Dampak negatif dari ilmu yang tidak bermanfaat adalah ilmu tersebut justru akan menjadi bumerang bagi pemiliknya sehingga kelak akan dituntut di hadapan Allah pada hari kiamat.
Ilmu yang bermanfaat haruslah mendorong amal dan kebaikan bagi pemiliknya. Ilmu bukan hanya untuk pengetahuan atau wawasan semata, tapi harus memotivasi pemiliknya untuk beramal shalih, mendekatkan diri kepada Allah dan bermanfaat bagi sesama.

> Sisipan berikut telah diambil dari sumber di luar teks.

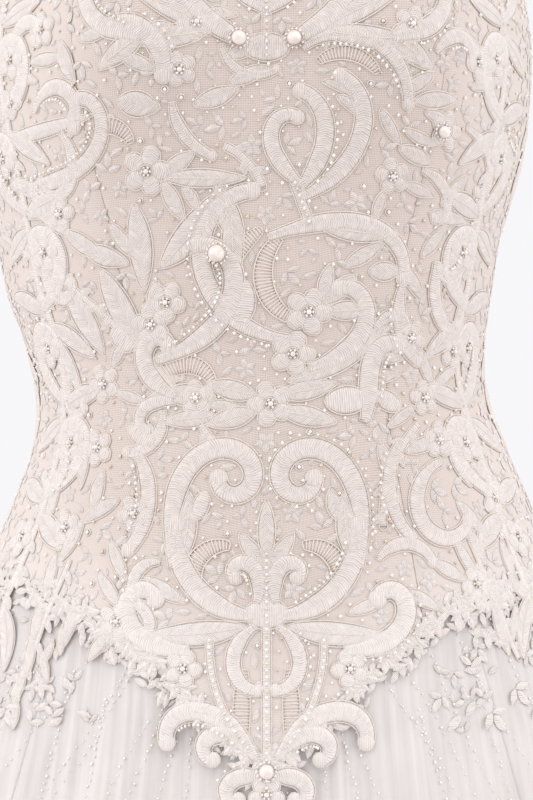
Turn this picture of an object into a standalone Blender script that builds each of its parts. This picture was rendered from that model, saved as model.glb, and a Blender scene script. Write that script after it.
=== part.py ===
"""Strapless wedding dress with a lace bodice and a full net skirt.

The dress keeps the hollow form that it has when it is worn. It stands in metres with +Z up, its front
faces -Y, and its origin is the middle of the waist. Left and right are the wearer's: left is +X.

The cloth follows one body surface. A point on it has an angle round the body, 0 at the middle of the
front and 180 degrees at the middle of the back, and a height. Every panel is a thin wall between two
angles, and the lace is laid out flat in millimetres and then wrapped round the same surface.
"""

import math

import bmesh
import bpy
import numpy as np
from mathutils import Vector
from mathutils.bvhtree import BVHTree
from mathutils.geometry import delaunay_2d_cdt

MM = 0.001

# The body surface at each height, in metres. Columns: height, half width, depth to the front,
# depth to the back, lean of the middle to one side
SECTIONS = np.array(
    [
        (-1.090, 0.590, 0.520, 0.620, 0.0000),
        (-0.700, 0.420, 0.320, 0.400, 0.0000),
        (-0.450, 0.310, 0.198, 0.262, 0.0000),
        (-0.300, 0.241, 0.141, 0.190, 0.0000),
        (-0.215, 0.202, 0.121, 0.155, 0.0000),
        (-0.160, 0.177, 0.114, 0.136, 0.0000),
        (-0.110, 0.155, 0.108, 0.120, 0.0015),
        (-0.065, 0.136, 0.101, 0.105, 0.0027),
        (-0.038, 0.1255, 0.096, 0.096, 0.0014),
        (-0.016, 0.121, 0.093, 0.090, -0.0020),
        (0.000, 0.121, 0.092, 0.088, -0.0046),
        (0.016, 0.1235, 0.0925, 0.089, -0.0065),
        (0.038, 0.129, 0.094, 0.092, -0.0090),
        (0.070, 0.135, 0.096, 0.097, -0.0100),
        (0.119, 0.148, 0.100, 0.102, -0.0100),
        (0.165, 0.152, 0.103, 0.104, -0.0100),
        (0.200, 0.149, 0.098, 0.103, -0.0100),
        (0.255, 0.138, 0.086, 0.097, -0.0100),
    ]
)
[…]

Seorang penyair mengatakan:
يَا أَيُّهَا الرَّجُلُ المُعَلِّمُ غَيرَهُ
هَلَّا لِنَفسِكَ كَانَ ذَا التَّعلِيمِ
“Wahai orang yang mengajarkan orang lain,
mengapa engkau tidak mengajarkan dirimu sendiri?”

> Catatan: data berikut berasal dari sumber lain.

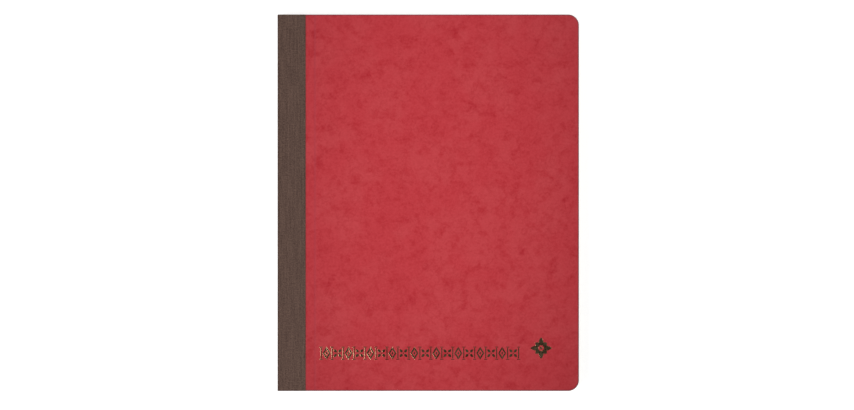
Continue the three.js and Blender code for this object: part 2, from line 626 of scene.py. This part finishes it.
def add_object(name: str, data: ID) -> Object:
    """Puts an object in the scene.

    Args:
        name: Its name.
        data: Its mesh, lamp or camera.

    Returns:
        The object.
    """
    made = bpy.data.objects.new(name, data)
    bpy.context.scene.collection.objects.link(made)
    return made


def make_piece(
    name: str,
    points: np.ndarray,
    faces: list[list[int]],
    material: Material,
    rest_mm: np.ndarray | None = None,
    trim: np.ndarray | None = None,
    cut: Sequence[float] | None = None,
    sharp_deg: float = 35.0,
) -> Object:
    """Makes a mesh piece that keeps its rest places for its material.

    Args:
        name: The piece's name.
        points: Places of the vertices, in metres.
        faces: Vertex numbers of each face.
        material: The piece's finish.
        rest_mm: Places that the patterns follow, in millimetres. The vertices' own if left out.
        trim: How near each vertex lies to a trimmed edge, from 0 to 1, which darkens it with the cut
            rim's colour and painted shade. None is if left out.
        cut: Shade on each face that is a cut edge.
        sharp_deg: Angle between faces above which an edge stays sharp.

    Returns:
        The new object.
    """
    mesh = bpy.data.meshes.new(name)
    mesh.from_pydata(points.tolist(), [], faces)
    mesh.validate()
    layers = (
        (REST, "FLOAT_VECTOR", "POINT", "vector", points / MM if rest_mm is None else rest_mm),
        (TRIM, "FLOAT", "POINT", "value", trim),
        (CUT, "FLOAT", "FACE", "value", cut),
    )
    for layer, kind, domain, key, values in layers:
        if values is not None:
            stored = mesh.attributes.new(layer, kind, domain)
            stored.data.foreach_set(key, np.ravel(values).astype(np.float32))
    mesh.shade_smooth()
    mesh.set_sharp_from_angle(angle=math.radians(sharp_deg))
    mesh.materials.append(material)
    return add_object(name, mesh)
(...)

Syair ini ditujukan kepada orang yang pandai menasihati orang lain, tetapi tidak mengamalkan nasihat itu untuk dirinya sendiri. Ia tahu yang benar, tetapi tidak melakukannya.
Contoh:
Seorang guru sering mengingatkan kepada muridnya untuk berkata jujur, namun sang guru sendiri tidak jujur dalam berucap.
Syair ini mendorong kita untuk memulai perbaikan dari diri sendiri sebelum menuntut orang lain berubah. Nasihat akan lebih berpengaruh apabila disampaikan oleh orang yang telah melakukannya.
Allah Azza wa Jalla berfirman:
أَتَأْمُرُونَ النَّاسَ بِالْبِرِّ وَتَنسَوْنَ أَنفُسَكُمْ وَأَنتُمْ تَتْلُونَ الْكِتَابَ ۚ أَفَلَا تَعْقِلُونَ
“Apakah kamu menyuruh manusia (mengerjakan) kebajikan, sedangkan kamu melupakan dirimu sendiri, padahal kamu membaca Al-Kitab? Maka tidakkah kamu berpikir?” (QS. al-Baqarah ayat 44)
Ayat ini merupakan teguran kepada orang yang menyerukan kebaikan akan tetapi melupakan kebaikan bagi dirinya sendiri. Orang yang mengajarkan kebaikan tetapi tidak mengamalkannya bisa termasuk dalam golongan munafik atau alim yang buruk.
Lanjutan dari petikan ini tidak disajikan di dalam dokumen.